My comment does not illustrate your point at all. I was objecting to the presentation of a well known point as though it was something economists do not realise. When it comes to arguments for free trade, I would argue that economists are not giving knee jerk reactions based on some sort of group psychology. They are giving responses that are based on a great deal of study and judgement about what is important in the debate. Most economists realise that there are exceptions to the prinviple that a reductyion in protection will increase social welfare. If they are particularly relevant, then they will bring them up. The fact of the matter is that they are rarely particularly relevant.

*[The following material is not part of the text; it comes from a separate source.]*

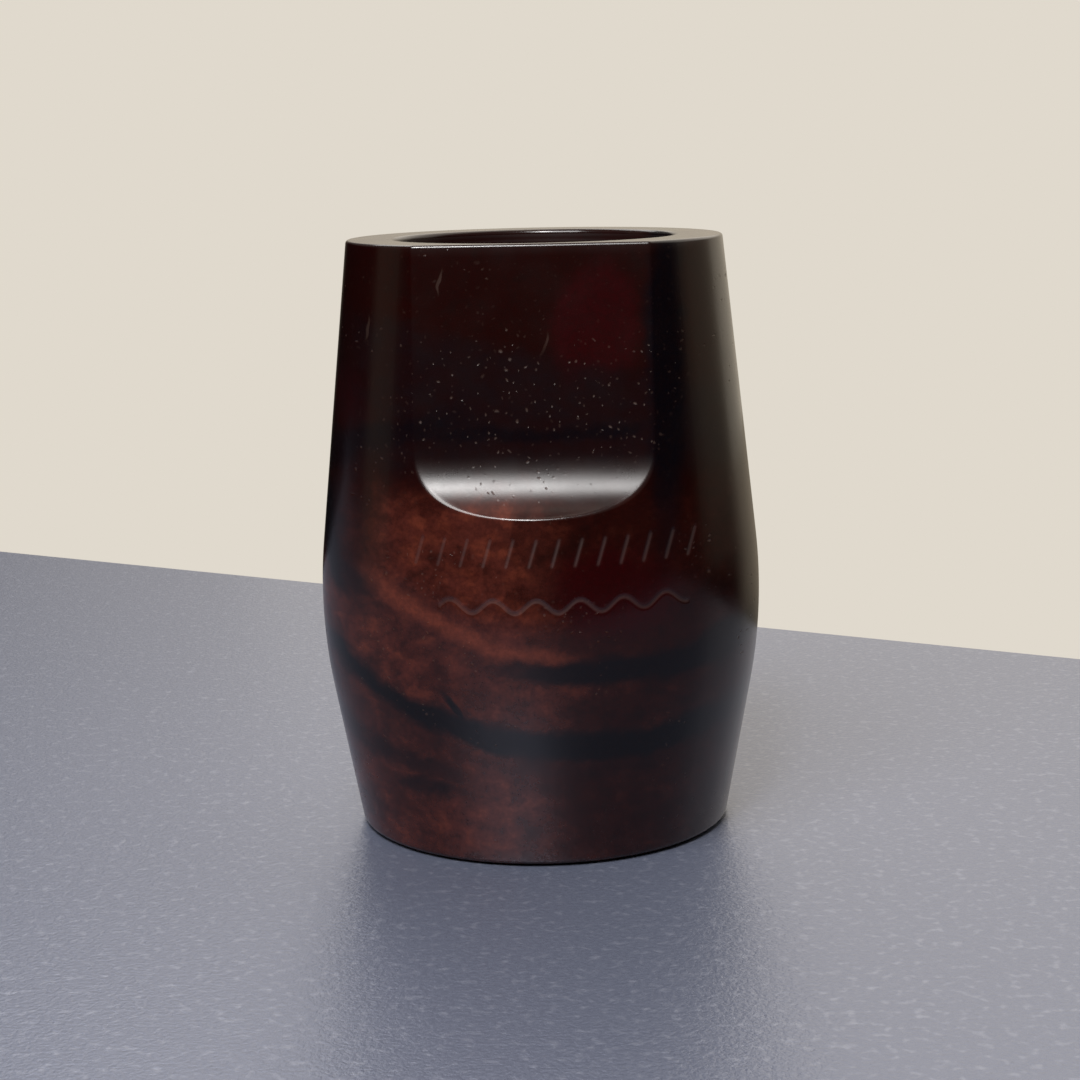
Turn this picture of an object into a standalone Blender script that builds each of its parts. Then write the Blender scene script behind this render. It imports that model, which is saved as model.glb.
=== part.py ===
"""Dip pen holder: a turned rosewood barrel with a wide bore and a milled flat that ends in a scoop.

Run it with blender --background --python part.py, or from Blender's text editor.
Metres, +Z up. The origin is the middle of the underside, where the holder stands on the desk.
The milled flat faces -Y.

The barrel is bored right through. A stepped plug closes the bore from below, a felt disc on
the plug takes the pens' ends, and a leather disc under the plug stands on the desk.
"""

import math

import bmesh
import bpy
from mathutils import Matrix, Vector

MM = 0.001

# Outside of the barrel: an upper and a lower taper, with a round belly where they meet
HEIGHT = 50.0 * MM  # desk to rim
BELLY_HEIGHT = 18.4 * MM  # where the two tapers would meet, above the desk
BELLY_RISE = 3.4 * MM  # how far that meeting point stands out past the rim
BELLY_ROUND = 44.0 * MM  # radius that rounds the meeting of the tapers
RIM_EDGE = 0.25 * MM  # round on the rim's outer edge
BASE_EDGE = 0.5 * MM  # round on the base's outer edge

# Bore and walls
BORE_RADIUS = 11.75 * MM
LIP_ROUND = 0.4 * MM  # round on the bore's mouth
RIM_WALL = 4.0 * MM  # bore to outside, at the rim
BASE_WALL = 3.2 * MM  # counterbore to outside, at the base

# The flat, milled down from the rim, and the scoop where the cutter ran out
FLAT_WALL = 0.5 * MM  # left between the flat and the mouth's round, at the rim
FLAT_LENGTH = 16.5 * MM  # rim to the start of the scoop
FLAT_TILT = math.radians(7.2)  # the flat leans back, a little more than the taper does
SCOOP_RADIUS = 5.8 * MM

# Pieces in the barrel's underside and bore
FIT = 0.3 * MM  # gap between pieces that touch or are glued
PLUG_SHOULDER = 0.85 * MM  # counterbore past the bore: the ledge that the plug seats on
PLUG_FLANGE = 3.0 * MM  # thickness of the plug's wide part
PLUG_SPIGOT = 2.0 * MM  # height of the part that stands up into the bore
PLUG_EDGE = 0.25 * MM
FELT_THICKNESS = 1.5 * MM
FELT_EDGE = 0.3 * MM
FOOT_THICKNESS = 1.2 * MM
FOOT_PROUD = 0.15 * MM  # the leather stands this far out of the wood
FOOT_EDGE = 0.1 * MM

# Fineness of the faceted solids
TURNING_STEPS = 96
BELLY_STEPS = 10
SCOOP_STEPS = 14
EDGE_STEPS = 3

# Sizes that follow from those above
RIM_RADIUS = BORE_RADIUS + RIM_WALL
COUNTERBORE_RADIUS = BORE_RADIUS + PLUG_SHOULDER
BASE_RADIUS = COUNTERBORE_RADIUS + BASE_WALL
BELLY_RADIUS = RIM_RADIUS + BELLY_RISE
BASE_Z = FOOT_PROUD
PLUG_Z = FOOT_THICKNESS + FIT
SHOULDER_Z = PLUG_Z + PLUG_FLANGE + FIT
FELT_Z = PLUG_Z + PLUG_FLANGE + PLUG_SPIGOT + FIT
FLAT_AT_RIM = BORE_RADIUS + LIP_ROUND + FLAT_WALL


def clear_scene():
    for obj in list(bpy.data.objects):
        bpy.data.objects.remove(obj)


def material(name, colour, roughness):
    made = bpy.data.materials.new(name)
    made.use_nodes = True
    surface = made.node_tree.nodes["Principled BSDF"]
    surface.inputs["Base Color"].default_value = (*colour, 1.0)
    surface.inputs["Roughness"].default_value = roughness
    surface.inputs["Metallic"].default_value = 0.0
    return made


def rounded_corner(before, corner, after, radius, steps):
    """Points of the arc of this radius that rounds a corner between two straight lines."""
    corner = Vector(corner)
    towards_start = (Vector(before) - corner).normalized()
    towards_end = (Vector(after) - corner).normalized()
    half_angle = towards_start.angle(towards_end) / 2
    bisector = (towards_start + towards_end).normalized()
    centre = corner + bisector * (radius / math.sin(half_angle))
    first = corner + towards_start * (radius / math.tan(half_angle)) - centre
    last = corner + towards_end * (radius / math.tan(half_angle)) - centre
    sweep = first.angle_signed(last)
    return [
        centre + Matrix.Rotation(-sweep * step / steps, 2) @ first
        for step in range(steps + 1)
    ]


def new_object(name, shape):
    """An object that takes over a finished bmesh."""
    mesh = bpy.data.meshes.new(name)
    shape.to_mesh(mesh)
    shape.free()
    obj = bpy.data.objects.new(name, mesh)
    bpy.context.scene.collection.objects.link(obj)
    return obj


def polish(obj, finish):
    """Give a solid its material, and shade it smooth between its true edges."""
    obj.data.materials.append(finish)
    obj.data.shade_smooth()
    obj.data.set_sharp_from_angle(angle=math.radians(30))


def turned(name, outline):
    """A solid turned about Z from an outline of (radius, height) points.

    An outline that starts and ends on the axis makes a disc. Any other is closed, and makes a ring.
    """
    shape = bmesh.new()
    corners = [shape.verts.new((point[0], 0, point[1])) for point in outline]
    edges = [shape.edges.new(pair) for pair in zip(corners, corners[1:])]
    if outline[0][0] > 0:
        edges.append(shape.edges.new((corners[-1], corners[0])))
    bmesh.ops.spin(
        shape,
        geom=corners + edges,
        cent=(0, 0, 0),
        axis=(0, 0, 1),
        angle=2 * math.pi,
        steps=TURNING_STEPS,
        use_merge=True,
    )
    bmesh.ops.remove_doubles(shape, verts=shape.verts, dist=0.001 * MM)
    bmesh.ops.recalc_face_normals(shape, faces=shape.faces)
    return new_object(name, shape)


def disc(name, radius, bottom, thickness, edge):
    """A flat disc about Z whose two rims are chamfered."""
    top = bottom + thickness
    outline = [
        (0, bottom),
        (radius - edge, bottom),
        (radius, bottom + edge),
        (radius, top - edge),
        (radius - edge, top),
        (0, top),
    ]
    return turned(name, outline)


def barrel_outline():
    foot = (COUNTERBORE_RADIUS, BASE_Z)
    base = (BASE_RADIUS, BASE_Z)
    belly = (BELLY_RADIUS, BELLY_HEIGHT)
    rim = (RIM_RADIUS, HEIGHT)
    mouth = (BORE_RADIUS, HEIGHT)
    shoulder = (BORE_RADIUS, SHOULDER_Z)
    return [
        foot,
        *rounded_corner(foot, base, belly, BASE_EDGE, EDGE_STEPS),
        *rounded_corner(base, belly, rim, BELLY_ROUND, BELLY_STEPS),
        *rounded_corner(belly, rim, mouth, RIM_EDGE, EDGE_STEPS),
        *rounded_corner(rim, mouth, shoulder, LIP_ROUND, EDGE_STEPS),
        shoulder,
        (COUNTERBORE_RADIUS, SHOULDER_Z),
    ]


def flat_cutter():
    """What the milling cutter clears: all that lies outside a tilted flat and its scoop.

    The outline is drawn from the scoop's start: u runs down along the flat, v out of it.
    """
    reach = 4 * BELLY_RADIUS
    past_rim = FLAT_LENGTH / math.cos(FLAT_TILT) + BELLY_RISE
    turns = [math.pi / 2 * step / SCOOP_STEPS for step in range(SCOOP_STEPS + 1)]
    scoop = [
        (SCOOP_RADIUS * math.sin(turn), SCOOP_RADIUS * (1 - math.cos(turn)))
        for turn in turns
    ]
    outline = [(-past_rim, 0), *scoop, (SCOOP_RADIUS, reach), (-past_rim, reach)]

    start_y = -(FLAT_AT_RIM + FLAT_LENGTH * math.tan(FLAT_TILT))
    start = Vector((-reach / 2, start_y, HEIGHT - FLAT_LENGTH))
    down = Vector((0, -math.sin(FLAT_TILT), -math.cos(FLAT_TILT)))
    out = Vector((0, -math.cos(FLAT_TILT), math.sin(FLAT_TILT)))

    shape = bmesh.new()
    side = shape.faces.new([shape.verts.new(start + down * u + out * v) for u, v in outline])
    swept = bmesh.ops.extrude_face_region(shape, geom=[side])
    far_side = [item for item in swept["geom"] if isinstance(item, bmesh.types.BMVert)]
    bmesh.ops.translate(shape, verts=far_side, vec=(reach, 0, 0))
    bmesh.ops.recalc_face_normals(shape, faces=shape.faces)
    return new_object("flat_cutter", shape)


def cut_away(obj, cutter):
    """Take the cutter's space out of a solid, then drop the cutter."""
    cut = obj.modifiers.new("cut", "BOOLEAN")
    cut.operation = "DIFFERENCE"
    cut.solver = "EXACT"
    cut.object = cutter
    graph = bpy.context.evaluated_depsgraph_get()
    obj.data = bpy.data.meshes.new_from_object(obj.evaluated_get(graph))
    obj.modifiers.clear()
    bpy.data.objects.remove(cutter)


def make_barrel():
    barrel = turned("barrel", barrel_outline())
    cut_away(barrel, flat_cutter())
    return barrel


def make_floor_plug():
    """A stepped disc: a flange in the counterbore, and a spigot up into the bore."""
    flange = COUNTERBORE_RADIUS - FIT
    spigot = BORE_RADIUS - FIT
    ledge_z = PLUG_Z + PLUG_FLANGE
    top_z = ledge_z + PLUG_SPIGOT
    outline = [
        (0, PLUG_Z),
        (flange - PLUG_EDGE, PLUG_Z),
        (flange, PLUG_Z + PLUG_EDGE),
        (flange, ledge_z),
        (spigot, ledge_z),
        (spigot, top_z - PLUG_EDGE),
        (spigot - PLUG_EDGE, top_z),
        (0, top_z),
    ]
    return turned("floor_plug", outline)


def make_nib_pad():
    return disc("nib_pad", BORE_RADIUS - FIT, FELT_Z, FELT_THICKNESS, FELT_EDGE)


def make_foot_pad():
    return disc("foot_pad", COUNTERBORE_RADIUS - FIT, 0, FOOT_THICKNESS, FOOT_EDGE)


def main():
    clear_scene()
    polish(make_barrel(), material("polished_rosewood", (0.042, 0.008, 0.006), 0.2))
    polish(make_floor_plug(), material("turned_rosewood", (0.06, 0.016, 0.01), 0.4))
    polish(make_nib_pad(), material("felt", (0.05, 0.045, 0.04), 0.95))
    polish(make_foot_pad(), material("leather", (0.06, 0.03, 0.018), 0.7))


main()
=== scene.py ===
"""The looks of the dip pen holder: a polished rosewood barrel on its felt and leather discs.

The barrel is made again from the CAD barrel's own outline, with fine rounds on its edges, a
scribed border and a rosewood finish. Shapes are in millimetres until they go into a mesh, and
the materials' places and sizes are in millimetres too.
"""

import math

import bmesh
import bpy
import numpy as np
from mathutils import Euler, Matrix, Vector, noise


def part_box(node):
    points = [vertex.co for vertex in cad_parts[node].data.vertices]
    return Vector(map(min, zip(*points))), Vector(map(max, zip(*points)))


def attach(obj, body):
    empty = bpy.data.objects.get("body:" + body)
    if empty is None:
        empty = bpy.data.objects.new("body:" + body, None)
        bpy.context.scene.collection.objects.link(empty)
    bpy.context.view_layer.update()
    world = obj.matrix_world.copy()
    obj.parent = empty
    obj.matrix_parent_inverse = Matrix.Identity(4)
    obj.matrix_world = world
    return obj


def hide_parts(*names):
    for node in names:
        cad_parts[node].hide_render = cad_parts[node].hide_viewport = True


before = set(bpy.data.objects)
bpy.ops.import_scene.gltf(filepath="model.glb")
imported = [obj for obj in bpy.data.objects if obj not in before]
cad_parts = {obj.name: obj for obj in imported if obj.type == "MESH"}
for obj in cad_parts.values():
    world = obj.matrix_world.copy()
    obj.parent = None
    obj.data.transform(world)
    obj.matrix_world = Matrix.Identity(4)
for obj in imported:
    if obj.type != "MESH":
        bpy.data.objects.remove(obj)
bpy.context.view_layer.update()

MM = 0.001

# The milled flat and its scoop, as on the CAD barrel
FLAT_AT_RIM = 12.65  # axis to flat, at the rim
FLAT_LENGTH = 16.5  # rim to the start of the scoop
FLAT_TILT = math.radians(7.2)
SCOOP_RADIUS = 5.8
MILLED_EDGE = 0.09  # blends the flat's sides into the barrel
SCOOP_EDGE = 0.3  # blends the scoop's lower lip into the belly

# Rounds of the turned edges
RIM_EDGE = 0.25
LIP_ROUND = 0.4
BASE_EDGE = 0.5

# The scribed border under the scoop: a row of slanting nicks over a wavy line
SCRIBE_DEPTH = 0.05
SCRIBE_WIDTH = 0.13
NICK_HEIGHT = 26.3  # middle of the row, above the desk
NICK_LENGTH = 1.9
NICK_LEAN = 0.3
NICK_PITCH = 1.8
NICK_START, NICK_END = -9.2, 12.4
WAVE_HEIGHT = 22.1
WAVE_RISE = 0.5
WAVE_PITCH = 3.4
WAVE_START, WAVE_END = -7.6, 12.0

# Columns of the barrel's mesh: close together between these azimuths, over the milled front
FINE_FROM, FINE_TO = -41, 47
FINE_COLUMNS, OTHER_COLUMNS = 400, 110

# The camera
EYE_DISTANCE = 190.15
EYE_HEIGHT = 58.95
EYE_AZIMUTH = math.radians(1.3)
EYE_PITCH = math.radians(10.4)
EYE_ROLL = math.radians(-1.16)
LENS = 75.0
SENSOR_WIDTH = 36.0

# The desk top's corners, seen from in front of the holder
DESK_LEFT, DESK_RIGHT, DESK_FRONT = -500, 300, -120
DESK_BACK_LEFT, DESK_BACK_RIGHT = 357, -79

HOLDER_MIDDLE = Vector((0, 0, 25))


# ---------------------------------------------------------------- the turned barrel


def half_outline(node):
    """The (radius, height) points of a turned CAD node, where it meets the plane behind the axis."""
    return sorted(
        {
            (round(v.co.y / MM, 4), round(v.co.z / MM, 4))
            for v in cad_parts[node].data.vertices
            if abs(v.co.x) < 0.01 * MM and v.co.y > 0.01 * MM
        }
    )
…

On the other side of the coin, there are plenty of special interest groups out there who are quite happy to focus on the exceptions rather than the rule. Perhaps you should direct your criticisms at them instead.

Damien Eldridge
Damien Eldridge
17 years ago

Nick, I did only have a quick skim of the parts of the Rodrik post and Driscoll article last night before posting my comments. I have just had another quick skim of them and my impressions have not changed.

I think it worth noting that the points made in the article are rather like a toothless grandparent being taught to suck egs. Any serious student of economics will know the difference between the Pareto criterion and the Kaldor-Hicks criterion. They will know the difference between small countries and large countries in standard trade models. They will also know the limitations of partial equilibrium analysis, as opposed to general equilibrium analysis. They will be aware of the circumstances under which partial equilibrium analysis is a good approximation and the circumstances in which it is not a good approxmation.

Damien Eldridge
Damien Eldridge
17 years ago

Nick, I am not saying that there are no credible arguments against free trade, simply that there is usually more danger of the arguments against free trade being over-stated rather than under-stated.

As an aside, I personally find quarrantine and food safety type arguments much more convincing than market power arguments when it comes to measures that might be considered to have a protectionist impact.